I have to admit, I do feel that they were being a little too blunt in the way that they echo the scene from the first series of Maki and Rin pushing Hanayo forward to idoldom here, with Maki and Hanayo doing much the same for Rin. It’s not so much that I don’t think it’s an effective and poignant gesture, it’s more that they felt the need to actually remind us, with a montage of footage from the earlier episode, that it’s what they are doing. It’s actually a little uncharacteristic of the series to be doing that – the show makes a habit of being self-referential to a degree, reusing visual cues from prior episodes of the series (or wider franchise content, for that matter) on a semi-regular basis, but this is the first time I can remember them having felt the need to rub the audiences face in it.

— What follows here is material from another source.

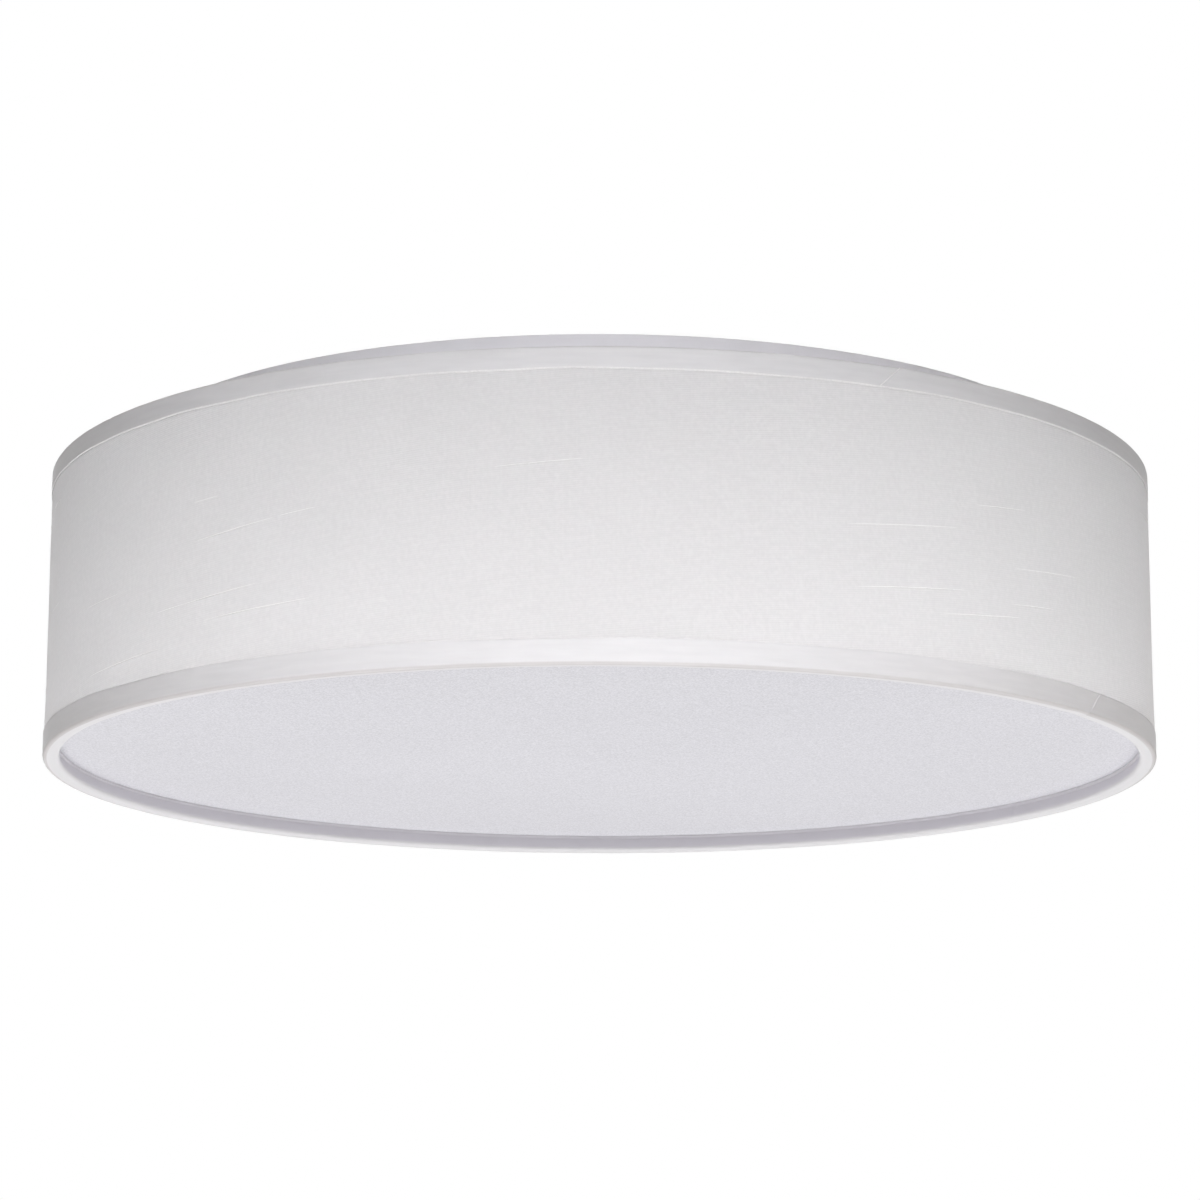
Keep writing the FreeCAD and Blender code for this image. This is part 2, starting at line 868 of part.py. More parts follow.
def terminal_clamp_screws():
    """Clamp screws. The one over a lead is run down on to it, the one on the supply side is open."""
    screws = []
    for x, y, holds_lead in clamp_screw_places():
        tip = lead_z + (supply_lead_radius if holds_lead else sleeve_bore_radius)
        neck = tip + clamp_shank
        shank = upright(clamp_screw_radius, x, y, tip, neck)
        screws.append(shank.fuse(upright(clamp_head_radius, x, y, neck, neck + clamp_head)))
    return group(screws)


def block_screws():
    high = floor_top + block_height
    reach = block_height + pan_sheet
    return group(
        [
            screw(
                block_x + offset,
                block_y,
                high,
                reach,
                small_screw_radius,
                small_head_radius,
                small_head,
                1,
            )
            for offset in block_screw_offsets
        ]
    )


def earth_tag():
    """A crimped ring tag on the pan's floor."""
    low = floor_top
    eye = upright(tag_radius, tag_x, tag_y, low, low + tag_thickness)
    eye = eye.cut(upright(large_screw_radius, tag_x, tag_y, low, low + tag_thickness))
    start = vec(tag_x, tag_y - tag_radius - tag_barrel_length, low + tag_barrel_radius)
    barrel = cylinder(tag_barrel_radius, start, vec(0, tag_barrel_length, 0))
    neck = box(
        tag_x - tag_barrel_radius,
        tag_x + tag_barrel_radius,
        tag_y - tag_radius - tag_barrel_length / 2,
        tag_y - (tag_radius + large_screw_radius) / 2,
        low,
        low + tag_thickness,
    )
    return eye.fuse([barrel, neck]).removeSplitter()


def earth_screw():
    seat = floor_top + tag_thickness
    reach = tag_thickness + pan_sheet + earth_screw_reach
    return screw(tag_x, tag_y, seat, reach, large_screw_radius, large_head_radius, large_head, 1)


def wire_grommet():
    """A rubber grommet in the pan's floor, with a flange on each side."""
    shape = upright(grommet_hole_radius, grommet_x, lead_y, floor_under, floor_top)
    for low, high in ((floor_top, floor_top + grommet_flange), (floor_under - grommet_flange, floor_under)):
        shape = shape.fuse(upright(grommet_flange_radius, grommet_x, lead_y, low, high))
    bore = upright(
        grommet_bore_radius,
        grommet_x,
        lead_y,
        floor_under - grommet_flange,
        floor_top + grommet_flange,
    )
    return shape.cut(bore)


# Leads


def supply_lead(pole, offset, name):
    """From a pole of the terminal block round a bend to the driver's input."""
    x = block_x + pole_offsets[pole]
    y = lead_y + offset
    points = [
        vec(x, block_back - entry_depth - sleeve_bore_depth, lead_z),
        vec(x, y, lead_z),
        vec(-circuit_half, y, lead_z),
    ]
    return lead(points, supply_lead_radius, name)


def output_lead(offset, name):
    """From the driver's output down through the grommet and back to the plug on the light board."""
    x = grommet_x + offset
    y = lead_y + offset
    low = board_under - plug_height / 2
    points = [
        vec(circuit_half, y, lead_z),
        vec(x, y, lead_z),
        vec(x, y, low),
        vec(x, plug_face, low),
    ]
    return lead(points, output_lead_radius, name)


def earth_lead():
    """From the earth pole down to the barrel of the ring tag."""
    end = tag_y - tag_radius - tag_barrel_length
    low = floor_top + tag_barrel_radius
    points = [
        vec(tag_x, block_back - entry_depth - sleeve_bore_depth, lead_z),
        vec(tag_x, block_back + (end - block_back) * drop_start, lead_z),
        vec(tag_x, block_back + (end - block_back) * drop_end, low),
        vec(tag_x, end, low),
    ]
    return lead(points, supply_lead_radius, "earth_lead")


def save(name, shape):
    shape.exportStep(f"parts/{name}.step")
    box_of = shape.BoundBox
    solids = f"{len(shape.Solids)} solid(s), valid {shape.isValid()}, volume {shape.Volume:.1f}"
    print(f"{name}: {solids}, z {box_of.ZMin:.2f} to {box_of.ZMax:.2f}")


def main():
    os.makedirs("parts", exist_ok=True)
    save("ceiling_pan", ceiling_pan())
    for n, angle in enumerate(clip_angles, 1):
        save(f"spring_clip_{n}", spring_clip(angle))
    save("clip_rivets", clip_rivets())
    save("mounting_strap", mounting_strap())
    save("hanger_studs", hanger_studs())
    save("strap_bond_screw", strap_bond_screw())
    for n, x in enumerate(stud_places, 1):
        save(f"stud_washer_{n}", stud_washer(x))
        save(f"thumb_nut_{n}", thumb_nut(x))
    save("led_board", led_board())
    save("led_packages", led_packages())
    save("board_screws", board_screws())
    save("board_plug", board_plug())
    save("driver_case", driver_case())
    save("driver_cover", driver_cover())
    save("driver_circuit_board", driver_circuit())
    save("driver_transformer", driver_transformer())
    save("driver_capacitor", driver_capacitor())
    save("driver_choke", driver_choke())
    save("driver_input_terminal", driver_terminal(-1))
    save("driver_output_terminal", driver_terminal(1))
    save("driver_screws", driver_screws())
    save("terminal_block", terminal_block())
    save("terminal_sleeves", terminal_sleeves())
    save("terminal_clamp_screws", terminal_clamp_screws())
    save("terminal_block_screws", block_screws())
    save("earth_tag", earth_tag())
    save("earth_screw", earth_screw())
    save("wire_grommet", wire_grommet())
    save("line_lead", supply_lead(2, -lead_spacing / 2, "line_lead"))
    save("neutral_lead", supply_lead(1, lead_spacing / 2, "neutral_lead"))
    save("earth_lead", earth_lead())
    save("output_lead_positive", output_lead(-lead_spacing / 2, "output_lead_positive"))
    save("output_lead_negative", output_lead(lead_spacing / 2, "output_lead_negative"))
    save("shade_fabric", shade_fabric())
    save("shade_liner", shade_liner())
    save("top_wire_ring", top_ring())
    save("top_trim", top_trim())
    save("bottom_hoop", bottom_hoop())
    save("bottom_trim", bottom_trim())
    save("fitter_collar", fitter_collar())
    for n, angle in enumerate(arm_angles, 1):
        save(f"fitter_arm_{n}", arm(angle))
    save("diffuser", diffuser())


main()
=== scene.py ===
import json
import math
import random

import bpy
from mathutils import Matrix, Vector


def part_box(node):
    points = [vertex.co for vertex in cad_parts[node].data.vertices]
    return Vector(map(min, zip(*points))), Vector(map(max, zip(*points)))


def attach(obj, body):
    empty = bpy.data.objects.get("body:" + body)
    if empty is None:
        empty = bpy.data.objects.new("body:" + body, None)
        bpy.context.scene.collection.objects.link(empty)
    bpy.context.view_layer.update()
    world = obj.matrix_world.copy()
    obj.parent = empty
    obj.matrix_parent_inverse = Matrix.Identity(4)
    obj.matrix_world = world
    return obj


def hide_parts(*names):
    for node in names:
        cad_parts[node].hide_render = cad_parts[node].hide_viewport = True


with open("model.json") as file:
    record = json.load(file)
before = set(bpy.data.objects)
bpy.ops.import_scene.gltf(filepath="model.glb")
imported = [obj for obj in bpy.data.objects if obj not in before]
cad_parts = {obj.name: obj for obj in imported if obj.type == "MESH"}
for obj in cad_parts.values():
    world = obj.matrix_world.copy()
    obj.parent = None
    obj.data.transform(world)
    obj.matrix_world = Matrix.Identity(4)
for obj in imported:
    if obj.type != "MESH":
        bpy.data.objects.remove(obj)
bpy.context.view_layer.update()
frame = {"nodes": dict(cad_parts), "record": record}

# A flush mount drum ceiling light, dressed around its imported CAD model. Lengths are in metres in the row
# frame, with the ceiling at z = 0, and angles are in degrees from +X towards +Y. The back seam is at +Y.
MM = 0.001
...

Also, Maki does look incredibly dashing in this costume.

12) I’ll let you formulate your own comment…


*Ahem*

I suppose it’s kind of a shame that they didn’t go for a full stage performance here, but honestly, I wouldn’t really want to be the guy who’d have to deal with either hand-animating or CG animating that wedding dress throughout an entire dance sequence. The choice of going into a montage of backstage fashion-show footage and the second years being on vacation was cute enough, and drew a bunch of the plot strands together relatively effectively, so no-harm, no-foul, I guess, and the song isn’t really the kind of up-tempo number that would result in the kind of dynamic performance animation they normally go for anyway.

I do also think it’s cute that Nico managed to get the Yoshino-look-a-like to pull a Nico-Nico-Ni for the group photograph!

Also, the promo for next weeks episode looks pretty damn hype, in so much as it looks like the kind of really dumb episode that I really, really enjoy.